4-Forms and Membranes: From the Flux Potential to the Swampland

This thesis explores different aspects of type II string compactifications. In the first part, we will focus on the structure of the perturbative flux-induced scalar potential. We will describe how it can be explained in terms of 3-forms coupling to shift-invariant axion polynomials, and show that this implies a bilinear structure in those polynomials. The shift-invariant polynomials will also be interpreted microscopically in terms of the preclusion of Freed-Witten anomalies, and the relation between the superpotential in the N=1 formulation and the so-called master axion polynomial will be explained. Motivated by this structure of the potential in terms of 3-forms, which couple naturally to (codimension 1) membranes, we propose a correspondence between the 4-dimensional F-term N = 1 scalar potential and a system of parallel BPS membranes, which is satisfied even off-shell. In the second part, we will explore some Swampland conjectures in type II compactifications. We will begin by exploring the Swampland Distance Conjecture focusing on membranes, and characterising the subset of them that become tensionless at infinite distance points.

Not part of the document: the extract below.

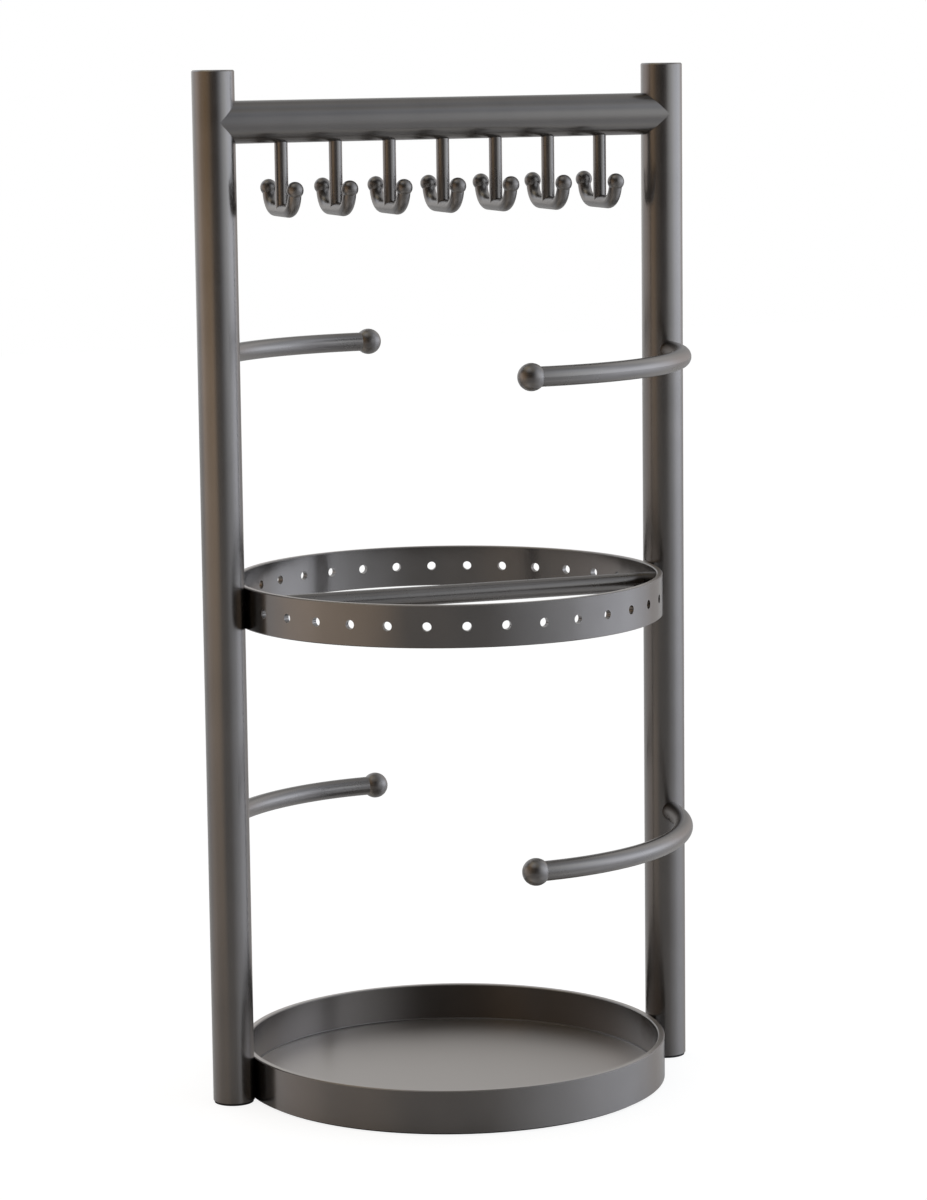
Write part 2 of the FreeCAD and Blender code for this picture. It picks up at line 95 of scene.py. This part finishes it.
# ---------------------------------------------------------------- lamps
# Name, place, the point it faces, width, height, radiance and colour of each soft lamp: two warm
# ones close on the left, a weak one in front of them, and a pair on the right.
LAMPS = (
    ("left_near_high", (-0.25, -0.05, 0.32), (0, 0, 0.32), 0.45, 0.50, 0.50, (1.0, 0.67, 0.37)),
    ("left_near_low", (-0.25, -0.05, 0.12), (0, 0, 0.12), 0.45, 0.50, 0.40, (1.0, 0.74, 0.50)),
    ("left_front", (-0.35, -0.40, 0.30), (0, 0, 0.30), 0.7, 0.8, 0.13, (1.0, 0.77, 0.58)),
    ("right_front", (0.35, -0.45, 0.40), (0, 0, 0.40), 0.7, 0.6, 0.34, (1.0, 1.0, 0.85)),
    ("right_low", (0.45, -0.10, 0.15), (0, 0, 0.15), 0.8, 0.7, 0.50, (0.80, 0.86, 1.0)))
LAMP_RIM = 0.5              # half a lamp's side, of a side of 1

# ---------------------------------------------------------------- camera
CAMERA_PLACE = (-0.449316, -1.229783, 0.359269)
CAMERA_YAW, CAMERA_PITCH, CAMERA_ROLL = -20.296, 8.399, -0.688     # degrees
CAMERA_SENSOR = 36.0
CAMERA_LENS = 3910.214 * CAMERA_SENSOR / 1200.0     # both lengths in pixels of a 1200 px frame
CAMERA_NEAR = 0.05


# ---------------------------------------------------------------- materials
def new_material(name):
    """A node material with a Principled shader; returns it, its nodes, links and shader."""
    material = bpy.data.materials.new(name)
    material.use_nodes = True
    tree = material.node_tree
    return material, tree.nodes, tree.links, tree.nodes["Principled BSDF"]


def object_noise(nodes, links, scale, detail):
    """Noise on the object's own coordinates."""
    coordinates = nodes.new("ShaderNodeTexCoord")
    noise = nodes.new("ShaderNodeTexNoise")
    noise.inputs["Scale"].default_value = scale
    noise.inputs["Detail"].default_value = detail
    links.new(coordinates.outputs["Object"], noise.inputs["Vector"])
    return noise.outputs["Fac"]


def map_range(nodes, links, value, low, high, to_low, to_high, smooth=False):
    """Clamped remap of a value, straight or eased at both ends."""
    remap = nodes.new("ShaderNodeMapRange")
    if smooth:
        remap.interpolation_type = "SMOOTHSTEP"
    for socket, number in (("From Min", low), ("From Max", high),
                           ("To Min", to_low), ("To Max", to_high)):
        remap.inputs[socket].default_value = number
    links.new(value, remap.inputs["Value"])
    return remap.outputs["Result"]


def put(links, given, socket):
    """Links a socket to another, or sets a plain number or colour on it."""
    if isinstance(given, bpy.types.NodeSocket):
        links.new(given, socket)
    elif isinstance(given, tuple):
        socket.default_value = (*given, 1.0)
    else:
        socket.default_value = given


def mix(nodes, links, factor, first, second, kind="RGBA"):
    """Blends two colours, or two numbers with kind FLOAT; each is a socket or a plain value."""
    blend = nodes.new("ShaderNodeMix")
    blend.data_type = kind
    links.new(factor, blend.inputs["Factor"])
    put(links, first, blend.inputs["A"])
    put(links, second, blend.inputs["B"])
    return blend.outputs["Result"]


def calculate(nodes, links, operation, *values):
    """One step of arithmetic on sockets or plain numbers."""
    step = nodes.new("ShaderNodeMath")
    step.operation = operation
    for value, socket in zip(values, step.inputs):
        put(links, value, socket)
    return step.outputs[0]


def add_bump(nodes, links, height, strength, distance, shader):
    """Raises the surface by a height socket, in the shader's light only."""
    bump = nodes.new("ShaderNodeBump")
    bump.inputs["Strength"].default_value = strength
    bump.inputs["Distance"].default_value = distance
    links.new(height, bump.inputs["Height"])
    links.new(bump.outputs["Normal"], shader.inputs["Normal"])


def upward_mask(nodes, links, begins, full):
    """0 up to begins and 1 from full on, of the upward part of the face's direction."""
    facing = nodes.new("ShaderNodeNewGeometry")
    upward = nodes.new("ShaderNodeSeparateXYZ")
    links.new(facing.outputs["Normal"], upward.inputs[0])
    return map_range(nodes, links, upward.outputs["Z"], begins, full, 0.0, 1.0)


def low_part(nodes, links, mask):
    """The mask below CORNER_BAND, faded across it, and 0 above."""
    place = nodes.new("ShaderNodeTexCoord")
    height = nodes.new("ShaderNodeSeparateXYZ")
    links.new(place.outputs["Object"], height.inputs[0])
    low = map_range(nodes, links, height.outputs["Z"], *CORNER_BAND, 1.0, 0.0)
    return calculate(nodes, links, "MULTIPLY", mask, low)


def edge_mask(nodes, links):
    """1 along sharp edges and 0 away from them."""
    rounded = nodes.new("ShaderNodeBevel")
    rounded.samples = EDGE_SAMPLES
    rounded.inputs["Radius"].default_value = EDGE_REACH
    facing = nodes.new("ShaderNodeNewGeometry")
    agree = nodes.new("ShaderNodeVectorMath")
    agree.operation = "DOT_PRODUCT"
    links.new(rounded.outputs["Normal"], agree.inputs[0])
    links.new(facing.outputs["Normal"], agree.inputs[1])
    return map_range(nodes, links, agree.outputs["Value"], EDGE_BEGINS, EDGE_FULL, 0.0, 1.0)


def gunmetal(name, gloss_range, turned=False):
    """Satin graphite coat: metal under a fine sprayed grain, whose colour and roughness cloud
    between two levels. On turned plate the coat is paler along sharp edges, partly worn and partly
    a painted highlight; the upward faces are matt and painted pale, a painted light from above; and
    the corner round the base is painted dark, a painted shade."""
    material, nodes, links, shader = new_material(name)
    cloud = object_noise(nodes, links, *CLOUD)
    grain = object_noise(nodes, links, *GRAIN)
    tint = map_range(nodes, links, cloud, *NOISE_SPAN, 0.0, 1.0)
    darker = tuple((1 - GUNMETAL_SWING) * part for part in GUNMETAL)
    lighter = tuple((1 + GUNMETAL_SWING) * part for part in GUNMETAL)
    colour = mix(nodes, links, tint, darker, lighter)
    gloss = map_range(nodes, links, cloud, *NOISE_SPAN, *gloss_range)
    if turned:
        edges = edge_mask(nodes, links)
        tilted = upward_mask(nodes, links, *TILTED)
        corner_shade = low_part(nodes, links, tilted)
        level = upward_mask(nodes, links, *LEVEL)
        # Paler edges are partly wear and partly a painted highlight, the dark corner is painted
        # shade, and the pale upward faces are painted light.
        for mask, coat in ((edges, EDGE_WEAR_AND_HIGHLIGHT), (corner_shade, CORNER_PAINTED_SHADE), (level, UPWARD_PAINTED_LIGHT)):
            colour = mix(nodes, links, mask, colour, coat)
        for mask in (edges, tilted):
            gloss = mix(nodes, links, mask, gloss, MATT_ROUGHNESS, kind="FLOAT")
    links.new(colour, shader.inputs["Base Color"])
    shader.inputs["Metallic"].default_value = 1.0
    links.new(gloss, shader.inputs["Roughness"])
    add_bump(nodes, links, grain, *GRAIN_BUMP, shader)
    return material


def pad_rubber():
    """Matt black foam rubber with a fine pebble, twice as pale on top of each pebble."""
    material, nodes, links, shader = new_material("pad_rubber")
    pebble = object_noise(nodes, links, *PEBBLE)
    pebble_top = tuple(2 * part for part in PAD_BLACK)
    links.new(mix(nodes, links, pebble, PAD_BLACK, pebble_top), shader.inputs["Base Color"])
    links.new(map_range(nodes, links, pebble, *NOISE_SPAN, *PAD_GLOSS), shader.inputs["Roughness"])
    add_bump(nodes, links, pebble, *PEBBLE_BUMP, shader)
    return material


def finish_nodes():
    """Gives each carried-over part its finish."""
    tube_metal = gunmetal("tube_coat", TUBE_GLOSS)
    rod_metal = gunmetal("rod_coat", ROD_GLOSS)
    ball_metal = gunmetal("ball_coat", BALL_GLOSS)
    band_metal = gunmetal("band_coat", PLATE_GLOSS, turned=True)
    tray_metal = gunmetal("tray_coat", PLATE_GLOSS, turned=True)
    rubber = pad_rubber()
    for name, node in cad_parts.items():
        if name.endswith("_foot") or name == "tray_pad":
            material = rubber
        elif "post" in name or name == "top_crossbar":
            material = tube_metal
        elif name == "earring_band":
            material = band_metal
        elif name == "tray":
            material = tray_metal
        elif "ball" in name or "cradle" in name:
            material = ball_metal
        else:
            material = rod_metal
        node.data.materials.clear()
        node.data.materials.append(material)


# ---------------------------------------------------------------- floor and light
def seen_directly(nodes, links):
    """The light path's node, and 1 for rays from the camera or through something clear."""
    path = nodes.new("ShaderNodeLightPath")
    seen = calculate(nodes, links, "MAXIMUM",
                     path.outputs["Is Camera Ray"], path.outputs["Is Transmission Ray"])
    return path, seen


def mix_shaders(nodes, links, factor, first, second):
    """Blends two shader nodes by a factor, which is a socket or a plain number."""
    blend = nodes.new("ShaderNodeMixShader")
    put(links, factor, blend.inputs["Fac"])
    links.new(first.outputs[0], blend.inputs[1])
    links.new(second.outputs[0], blend.inputs[2])
    return blend


def make_floor():
    """A wide polished white sheet under the stand. What the camera sees of it is lifted to white,
    so that the stand's soft shadow is all that shows on it."""
    mesh = bpy.data.meshes.new("studio_floor")
    corners = [(FLOOR_HALF * x, FLOOR_HALF * y, 0) for x, y in ((-1, -1), (1, -1), (1, 1), (-1, 1))]
    mesh.from_pydata(corners, [], [(0, 1, 2, 3)])
    floor = bpy.data.objects.new("studio_floor", mesh)
    bpy.context.scene.collection.objects.link(floor)
    material = bpy.data.materials.new("pale_floor")
    material.use_nodes = True
    nodes, links = material.node_tree.nodes, material.node_tree.links
    nodes.clear()
    output = nodes.new("ShaderNodeOutputMaterial")
    paper = nodes.new("ShaderNodeBsdfDiffuse")
    put(links, (FLOOR_DIFFUSE,) * 3, paper.inputs["Color"])
    shine = nodes.new("ShaderNodeBsdfAnisotropic")
    put(links, WHITE, shine.inputs["Color"])
    shine.inputs["Roughness"].default_value = FLOOR_GLOSS_ROUGHNESS
    polished = mix_shaders(nodes, links, FLOOR_GLOSS, paper, shine)
    shadowed = nodes.new("ShaderNodeBsdfDiffuse")
    put(links, (FLOOR_SHADOW,) * 3, shadowed.inputs["Color"])
    path, seen = seen_directly(nodes, links)
    mirrored = calculate(nodes, links, "MULTIPLY", path.outputs["Is Glossy Ray"], FLOOR_GLOW)
    glow = calculate(nodes, links, "MULTIPLY_ADD", seen, FLOOR_LIFT, mirrored)
    bright = nodes.new("ShaderNodeEmission")
    links.new(glow, bright.inputs["Strength"])
    surface = mix_shaders(nodes, links, seen, polished, shadowed)
    lit = nodes.new("ShaderNodeAddShader")
    links.new(surface.outputs[0], lit.inputs[0])
    links.new(bright.outputs[0], lit.inputs[1])
    links.new(lit.outputs[0], output.inputs["Surface"])
    mesh.materials.append(material)


def compass_ramp(nodes, links, turn, ring):
    """Light levels round the compass, in proportion to RING_PEAK, blended straight from one stop
    to the next. The ramp runs from 0 at -180 degrees to 1 at 180."""
    ramp = nodes.new("ShaderNodeValToRGB")
    stops = ramp.color_ramp.elements
    for inner in ring[1:-1]:
        stops.new((inner[0] + 180) / 360)
    for stop, (bearing, level, colour) in zip(stops, ring):
        stop.position = (bearing + 180) / 360
        stop.color = (*(level / RING_PEAK * part for part in colour), 1.0)
    links.new(turn, ramp.inputs["Fac"])
    return ramp.outputs["Color"]


def make_world():
    """The camera and through-going rays see white. Other rays see the room: white behind the stand,
    cool and bright on its right, dark in front and on its left, with a paler ceiling."""
    world = bpy.data.worlds.new("studio")
    bpy.context.scene.world = world
    world.use_nodes = True
    nodes, links = world.node_tree.nodes, world.node_tree.links
    nodes.clear()
    output = nodes.new("ShaderNodeOutputWorld")
    direction = nodes.new("ShaderNodeTexCoord").outputs["Generated"]
    split = nodes.new("ShaderNodeSeparateXYZ")
    links.new(direction, split.inputs[0])
    forward = calculate(nodes, links, "MULTIPLY", split.outputs["Y"], -1.0)
    bearing = calculate(nodes, links, "ARCTAN2", split.outputs["X"], forward)
    turn = map_range(nodes, links, bearing, -math.pi, math.pi, 0.0, 1.0)
    light = compass_ramp(nodes, links, turn, ROOM_LOW)
    for ring, (start, end) in ((ROOM_MIDDLE, LOW_TO_MIDDLE), (ROOM_HIGH, MIDDLE_TO_HIGH)):
        rise = map_range(nodes, links, split.outputs["Z"], math.sin(math.radians(start)),
                         math.sin(math.radians(end)), 0.0, 1.0, smooth=True)
        light = mix(nodes, links, rise, light, compass_ramp(nodes, links, turn, ring))
    room = nodes.new("ShaderNodeBackground")
    room.inputs["Strength"].default_value = RING_PEAK
    links.new(light, room.inputs["Color"])
    white = nodes.new("ShaderNodeBackground")
    put(links, WHITE, white.inputs["Color"])
    seen = seen_directly(nodes, links)[1]
    links.new(mix_shaders(nodes, links, seen, room, white).outputs[0], output.inputs["Surface"])


def add_softbox(name, place, target, width, height, radiance, colour):
    """A rectangular soft lamp that faces a target, brightest in the middle and faded to nothing at
    its edges."""
    lamp = bpy.data.lights.new(name, "AREA")
    lamp.shape = "RECTANGLE"
    lamp.size, lamp.size_y = width, height
    lamp.energy = math.pi * width * height * radiance
    lamp.color = colour
    lamp.use_nodes = True
    nodes, links = lamp.node_tree.nodes, lamp.node_tree.links
    across = nodes.new("ShaderNodeNewGeometry")
    centre = nodes.new("ShaderNodeVectorMath")
    centre.operation = "SUBTRACT"
    centre.inputs[1].default_value = (LAMP_RIM, LAMP_RIM, 0.0)
    links.new(across.outputs["Parametric"], centre.inputs[0])
    folded = nodes.new("ShaderNodeVectorMath")
    folded.operation = "ABSOLUTE"
    links.new(centre.outputs["Vector"], folded.inputs[0])
    sides = nodes.new("ShaderNodeSeparateXYZ")
    links.new(folded.outputs["Vector"], sides.inputs[0])
    reach = calculate(nodes, links, "MAXIMUM", sides.outputs["X"], sides.outputs["Y"])
    fade = map_range(nodes, links, reach, 0.0, LAMP_RIM, 1.0, 0.0, smooth=True)
    links.new(fade, nodes["Emission"].inputs["Strength"])
    lamp_object = bpy.data.objects.new(name, lamp)
    bpy.context.scene.collection.objects.link(lamp_object)
    direction = Vector(target) - Vector(place)
    lamp_object.rotation_euler = direction.to_track_quat("-Z", "Y").to_euler()
    lamp_object.location = place
    lamp_object.visible_camera = False


# ---------------------------------------------------------------- camera
def make_camera():
    """Long lens, turned about Z, then tipped about X, then rolled about the view axis."""
    yaw, pitch, roll = map(math.radians, (CAMERA_YAW, CAMERA_PITCH, CAMERA_ROLL))
    camera = bpy.data.cameras.new("camera")
    camera.sensor_width = CAMERA_SENSOR
    camera.lens = CAMERA_LENS
    camera.clip_start = CAMERA_NEAR
    camera_object = bpy.data.objects.new("camera", camera)
    bpy.context.scene.collection.objects.link(camera_object)
    camera_object.matrix_world = (
        Matrix.Translation(Vector(CAMERA_PLACE)) @ Matrix.Rotation(yaw, 4, "Z")
        @ Matrix.Rotation(math.pi / 2 - pitch, 4, "X") @ Matrix.Rotation(roll, 4, "Z"))
    bpy.context.scene.camera = camera_object


finish_nodes()
make_floor()
make_world()
for softbox in LAMPS:
    add_softbox(*softbox)
make_camera()
bpy.context.scene.view_settings.view_transform = "Standard"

We will furthermore explore their associated energy scales, together with those of particles and strings in a particular toroidal model, and relate the previously found tensionless membranes with the Weak Gravity Conjecture and the prevention of higher-form symmetries from becoming global at the infinite distance points. We finish by examining Scale Separation in a particular model that apparently violates the AdS Distance Conjecture. We will show that taking into account the full 10d backreacted solution crucially modifies the naive 4d EFT in the precise way for the conjecture to be satisfied.